A change in strategy is needed. Apparently that has been started some years ago already.

  • id= should not be used for anything else than to enable the reader to jump to a certain point in document.
  • Elements to be decorated or manipulated shall be accessed by mw- classes only.
  • If necessary, the mw- class might have one member only. That is the replacement for elements formerly addressed by id=.
  • Implementing this consequently no conflict between headlines and MW system activities could occur any longer.

Migratíon to this paradigm is on the way, as see.

<div class="mw-body" id="content">
<div class="mw-body-content" id="bodyContent">
<div id="mw-content-text">
<footer class="mw-footer" id="footer">

The #content element which initiated this task in 2006 is no longer confused with any headline when CSS and other usage is selecting .mw-body now.

  • However, not all relevant elements were equipped with a class yet.

Conclusions

  • id= must not be used for anything else than to enable the reader to jump to a certain point in document.
  • Elements to be decorated or manipulated shall be accessed by mw- classes only; to be removed or modified or as position to insert any other element. A class with one member only is the replacement of former id=mw-.
  • No TemplateStyles nor gadgets nor 3rd party PHP extensions are permitted to introduce a class name beginning with mw-.
  • User defined elements may utilize mw- classes in the same way as they are supposed to be used, e.g. for inserted elements.
  • All MW core or consolidated extensions shall migrate to access MW elements via class selectors only. This goes for content modification as well as CSS decoration.
  • Within content and user written wikitext clashes by multiple defined elements with the same id= might occur, inside content specification itself or with declarations provided by MediaWiki. This will make the document invalid in sense of HTML, but it does no harm. Jumping to a fragment will lead to the first occurrence. Gadgets and CSS decoration and MediaWiki software are not affected since none is using any id= for their purposes.
  • A central registry for all mw- classes needs to be built, telling at least which class name is born in which programming unit.
  • TemplateStyles, gadgets and any other 3rd party software may establish any class they like, with exception of mw- prefix. They are responsible to find idiosyncratic names probably never colliding.
  • A dictionary of traditional class names and id= which shall be supported in future will be published by MediaWiki. This will provide widely used legacy selectors, like #top #toc .error. See e.g. deWP for some frequently used selectors mostly not beginning with mw-.
  • A migration guide for developers of templates and gadgets etc. as well as core developers needs to be published.
  • Class names within MW core or maintained extensions not yet preceded by mw- will be equipped with an additional mw- class. Later class names which are not utilized in the field may be dropped, after first round of migration.
  • TOC algorithm might learn a dozen of popular identifiers, like top, toc, etc. These shall be regarded as “existing headlines”. When that algorithm encounters an already known “headline”, the generated id will be increased e.g. as top_2 to generate indivual IDs for repeated headline text. Just try ==top== at end of a page and see how MW TOC will work nowadays.

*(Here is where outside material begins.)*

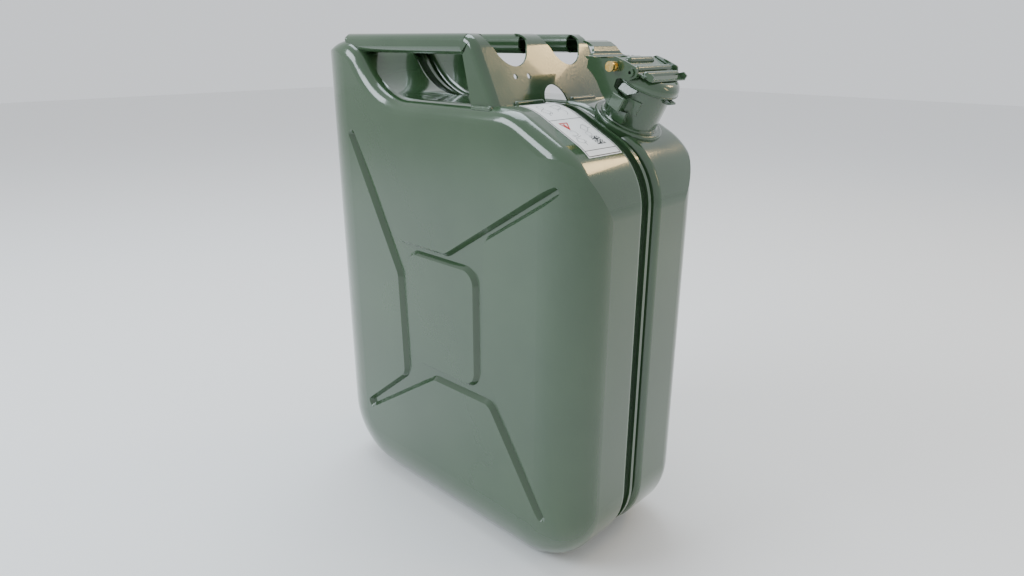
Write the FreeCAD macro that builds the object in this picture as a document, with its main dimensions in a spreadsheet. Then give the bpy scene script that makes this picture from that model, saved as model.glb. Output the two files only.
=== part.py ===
import FreeCAD, Part
import math
import os
import Sketcher
from FreeCAD import Placement, Rotation, Vector

# A 20 litre pressed-steel fuel can.  Millimetres, +Z up, +X towards the pouring neck,
# -Y towards the labelled half.  The origin is on the floor, below the middle of the tank.

doc = FreeCAD.newDocument("fuel_can")
sheet = doc.addObject("Spreadsheet::Sheet", "Sheet")

DIMENSIONS = {
    # tank
    "tank_length": 345.0,
    "tank_depth": 165.0,
    "tank_wall": 0.9,
    "foot_corner": 70.0,
    "face_edge": 14.0,
    "roll_width": 48.0,
    "roll_depth": 32.0,
    "flat_height": 408.5,
    "hump_height": 457.0,
    "hump_rear_radius": 42.0,
    "hump_front_radius": 36.0,
    "scoop_radius": 72.0,
    "scoop_angle": 52.0,
    "brow_radius": 60.0,
    "nose_radius": 62.0,
    "nose_height": 329.2,
    "slope_angle": 27.0,
    # sunk seam
    "seam_half_width": 8.5,
    "seam_depth": 6.0,
    "seam_edge": 6.5,
    "flange_height": 3.0,
    "weld_depth": 1.5,
    "weld_half_width": 1.8,
    # pressed X
    "press_depth": 4.5,
    "press_slope": 3.6,
    "panel_left": -40.0,
    "panel_right": 50.0,
    "panel_bottom": 159.0,
    "panel_top": 268.0,
    "panel_corner": 13.0,
    # handle
    "bar_width": 23.0,
    "bar_height": 16.5,
    "bar_top": 463.0,
    "bar_edge": 7.0,
    "bar_end": 36.0,
    "bar_start": -129.0,
    "bar_spacing": 63.5,
    "bar_slot": 7.0,
    "handle_sheet": 1.5,
    "handle_half_width": 75.0,
    "plate_rear": 30.3,
    "plate_bend": 20.0,
    "plate_lean": 27.0,
    "plate_top_run": 31.3,
    "finger_gap_middle": 34.6,
    "finger_gap_bottom": 437.3,
    "finger_gap_round_half": 19.0,
    "finger_gap_round_top": 450.0,
    "finger_gap_flare_half": 24.5,
    "finger_gap_flare_top": 458.0,
    "leg_rear_top": 34.8,
    "leg_rear_foot": 44.7,
    "foot_height": 405.5,
    "arch_radius": 14.5,
    "arch_top": 422.0,
    "plate_hole_radius": 2.2,
    "plate_hole_height": 429.5,
    "rear_bead_radius": 3.4,
    "front_bead_radius": 2.4,
    "side_bead_radius": 2.3,
    # neck, and the frame that the closure is built in
    "neck_x": 121.0,
    "neck_y": 35.0,
    "neck_z": 393.4,
    "neck_radius": 24.0,
    "neck_wall": 1.2,
    "neck_top": 41.4,
    "neck_root": -8.0,
    "rim_radius": 25.6,
    "rim_height": 2.6,
    "saddle_radius": 30.5,
    "saddle_top": 2.6,
    "vent_radius": 4.0,
    "vent_wall": 1.0,
    # cap
    "cap_radius": 27.5,
    "cap_wall": 1.2,
    "cap_bottom": 35.5,
    "cap_top": 46.0,
    "cap_shoulder": 7.5,
    "gasket_inner": 16.0,
    "gasket_outer": 24.8,
    "gasket_bottom": 41.8,
    "retainer_radius": 17.5,
    "rivet_radius": 2.5,
    # yoke
    "yoke_sheet": 1.5,
    "yoke_half_width": 26.5,
    "yoke_rear": -20.0,
    "yoke_front": 15.5,
    "rib_radius": 3.4,
    "hinge_u": -31.2,
    "hinge_w": 33.6,
    "hinge_pin_radius": 2.2,
    "hinge_head_radius": 3.4,
    "rivet_head_height": 1.2,
    "knuckle_radius": 4.0,
    "knuckle_half": 10.0,
    "running_gap": 0.05,
    "clear_gap": 0.3,
    # lever
    "pivot_u": 0.3,
    "pivot_w": 45.6,
    "pivot_radius": 2.0,
    "pivot_head_radius": 3.4,
    "pivot_eye_radius": 1.3,
    "cheek_inner": 28.3,
    "lever_sheet": 1.8,
    "strap_sheet": 1.6,
    "flap_gap": 0.9,
    "tail_half_width": 16.0,
    # lock pin
    "lock_u": -15.6,
    "lock_w": 42.4,
    "lock_radius": 2.2,
    "lock_head_radius": 4.0,
    "lock_head_height": 2.6,
    "lock_stroke": 3.5,
    "lock_bush_radius": 3.8,
    "lock_bush_height": 1.0,
    # label
    "label_length": 80.0,
    "label_width": 41.0,
    "label_thick": 0.3,
}

for row, (alias, number) in enumerate(DIMENSIONS.items(), start=1):
    sheet.set(f"A{row}", alias)
    sheet.set(f"B{row}", str(number))
    sheet.setAlias(f"B{row}", alias)
doc.recompute()


class Size:
    """A length or angle that carries its value and the sheet expression behind it."""

    def __init__(self, value, text):
        self.value = value
        self.text = text

    def joined(self, other, sign, value):
        other = as_size(other)
        return Size(value, f"({self.text} {sign} {other.text})")

    def __add__(self, other):
        return self.joined(other, "+", self.value + as_size(other).value)

    def __sub__(self, other):
        return self.joined(other, "-", self.value - as_size(other).value)

    def __mul__(self, other):
        return self.joined(other, "*", self.value * as_size(other).value)

    def __neg__(self):
        return Size(-self.value, f"(0 - {self.text})")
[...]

This task is about creation of HTML IDs. It is not about CSS classes, and not about anchor links. You can link to anything just fine, same as before. It my in fact be rather intentional to link to something in the interface, for example.

From what I can tell, you have not shown any fundamental problem that would happen if we were to prefix heading IDs or even all IDs inside content.

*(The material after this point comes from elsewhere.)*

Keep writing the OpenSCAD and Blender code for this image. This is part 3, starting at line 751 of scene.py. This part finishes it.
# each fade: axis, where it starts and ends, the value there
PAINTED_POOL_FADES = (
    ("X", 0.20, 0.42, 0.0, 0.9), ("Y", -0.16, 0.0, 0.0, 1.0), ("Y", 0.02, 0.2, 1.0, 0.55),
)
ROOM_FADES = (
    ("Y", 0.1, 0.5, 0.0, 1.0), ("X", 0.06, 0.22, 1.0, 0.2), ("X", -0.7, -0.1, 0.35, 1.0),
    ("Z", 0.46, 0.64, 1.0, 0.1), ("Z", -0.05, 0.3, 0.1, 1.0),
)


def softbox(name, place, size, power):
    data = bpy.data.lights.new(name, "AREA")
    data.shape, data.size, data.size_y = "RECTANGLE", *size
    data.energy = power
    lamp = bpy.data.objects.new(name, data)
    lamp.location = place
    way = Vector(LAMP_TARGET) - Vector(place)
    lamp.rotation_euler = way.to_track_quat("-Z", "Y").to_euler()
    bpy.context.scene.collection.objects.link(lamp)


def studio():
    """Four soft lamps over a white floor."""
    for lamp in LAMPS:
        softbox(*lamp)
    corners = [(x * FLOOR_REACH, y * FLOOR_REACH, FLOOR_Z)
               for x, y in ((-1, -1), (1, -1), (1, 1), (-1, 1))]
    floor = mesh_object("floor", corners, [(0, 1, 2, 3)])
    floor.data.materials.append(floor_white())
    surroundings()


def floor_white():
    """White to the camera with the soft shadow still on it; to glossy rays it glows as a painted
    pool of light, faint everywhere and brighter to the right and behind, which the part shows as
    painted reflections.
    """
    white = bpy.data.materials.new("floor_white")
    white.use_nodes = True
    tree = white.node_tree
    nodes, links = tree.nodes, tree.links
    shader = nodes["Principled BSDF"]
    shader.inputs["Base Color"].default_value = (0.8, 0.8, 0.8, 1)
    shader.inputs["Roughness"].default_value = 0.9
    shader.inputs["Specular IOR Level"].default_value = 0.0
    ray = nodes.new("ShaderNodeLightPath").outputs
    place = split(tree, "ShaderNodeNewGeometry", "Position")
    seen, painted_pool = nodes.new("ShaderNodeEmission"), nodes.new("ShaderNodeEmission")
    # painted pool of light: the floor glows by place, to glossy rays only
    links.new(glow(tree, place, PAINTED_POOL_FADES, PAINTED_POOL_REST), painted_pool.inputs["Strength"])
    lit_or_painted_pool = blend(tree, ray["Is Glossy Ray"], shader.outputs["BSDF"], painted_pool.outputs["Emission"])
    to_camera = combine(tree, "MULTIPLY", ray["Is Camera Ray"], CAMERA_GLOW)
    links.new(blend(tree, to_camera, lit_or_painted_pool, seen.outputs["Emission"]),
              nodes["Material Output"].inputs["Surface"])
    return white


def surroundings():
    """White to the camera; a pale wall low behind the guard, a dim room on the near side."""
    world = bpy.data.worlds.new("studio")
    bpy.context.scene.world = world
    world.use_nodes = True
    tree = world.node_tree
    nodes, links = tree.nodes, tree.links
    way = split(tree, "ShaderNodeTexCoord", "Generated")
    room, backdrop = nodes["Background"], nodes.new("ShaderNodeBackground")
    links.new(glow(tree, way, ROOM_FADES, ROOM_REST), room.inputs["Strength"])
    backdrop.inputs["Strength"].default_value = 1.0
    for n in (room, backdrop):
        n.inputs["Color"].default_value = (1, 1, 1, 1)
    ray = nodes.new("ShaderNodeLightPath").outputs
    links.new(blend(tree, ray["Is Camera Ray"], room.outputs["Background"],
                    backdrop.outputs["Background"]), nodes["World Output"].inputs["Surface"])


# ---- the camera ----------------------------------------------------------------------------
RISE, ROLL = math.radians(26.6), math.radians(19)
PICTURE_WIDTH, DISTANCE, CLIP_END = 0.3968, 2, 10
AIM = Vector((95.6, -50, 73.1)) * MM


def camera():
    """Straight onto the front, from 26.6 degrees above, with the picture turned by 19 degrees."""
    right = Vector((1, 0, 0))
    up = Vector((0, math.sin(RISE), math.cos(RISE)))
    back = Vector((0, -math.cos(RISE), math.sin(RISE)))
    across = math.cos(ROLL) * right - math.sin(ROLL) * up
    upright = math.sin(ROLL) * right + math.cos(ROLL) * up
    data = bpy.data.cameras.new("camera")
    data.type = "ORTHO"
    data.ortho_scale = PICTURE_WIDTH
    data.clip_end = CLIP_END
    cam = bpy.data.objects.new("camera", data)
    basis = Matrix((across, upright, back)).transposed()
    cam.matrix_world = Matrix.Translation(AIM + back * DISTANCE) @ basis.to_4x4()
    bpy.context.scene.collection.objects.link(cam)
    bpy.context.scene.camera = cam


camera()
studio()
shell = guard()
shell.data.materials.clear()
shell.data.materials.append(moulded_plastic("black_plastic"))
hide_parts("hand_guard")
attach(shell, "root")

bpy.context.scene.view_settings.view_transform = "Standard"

As I demonstrated above, classes are the crucial key to solve the problem.
It does not help to break billions of links to sections by introducing new generated fragment identifiers. It requires a few modifications at MediaWiki to stop using any id= by MW software. Then the task scope has been resolved: User-specified HTML IDs can be the same as interface IDs – in the end there is no interface ID any longer, or if still provided then never used to identify any element for decoration nor modification.

Addendum

BTW, I have created two applications dealing with conflicting id= specifications:

  1. #L-17 in Template:Anchor support which refuses to create MW fragments without explicit permission.
  2. fragmentAnchors@PerfektesChaos

Both are addressing name conflicts with identifiers.

Preceding all headline identifiers with h- won’t help at all.

  • They break billions of URL inside and outside wiki pages linking to a particular section.

Even after introduced, it becomes necessary to provide editor specified anchors to maintain links to sections after the headline text has been changed:
Previously: == This ==

  • Renamed to == {{anchor|h-This}} That ==
  • It is not possible to sanitize ID specification by page editors.
  • h-integral
  • mw-plusminus @ ResourceLoader/Migration guide (users).
    • Imagine headline text has been changed to Classes for numerical prefix signs.
    • Then it is necessary to introduce a id="mw-..." to support existing links to this section: == {{anchor|mw-plusminus}} Classes for numerical prefix signs ==

@Krinkle I'm not sure why you think the solution is to prefix IDs in *user* content, rather than to reserve a prefix for *system* content. After all, (a) links to IDs in user content are already all over the web and in archives, it's somewhat rude to change them even if we provide compatibility anchors for a short time (and if we keep them forever, we haven't actually solved the problem), and (b) URLs to wiki content are intended to be "human readable", which suggests that "machine" content like "mw-" should be omitted if possible -- adding a prefix to user IDs also doesn't play nicely with our i18n (consider RTL anchors).

I agree this task should be focused on IDs. I think the solution is just to migrate our *skins* and other gadgets to the uniform use of a prefix (mw- seems fine), and then in the existing code to make user-generated IDs unique we would also adjust any user-generated prefixes which happened to start with the same prefix. (For example, we will reserve mw-user- for that purpose). As you suggest, we can add compatibility anchors in our skins during a transition, but these can be eventually removed using the usual deprecation process; for example, by the next LTS.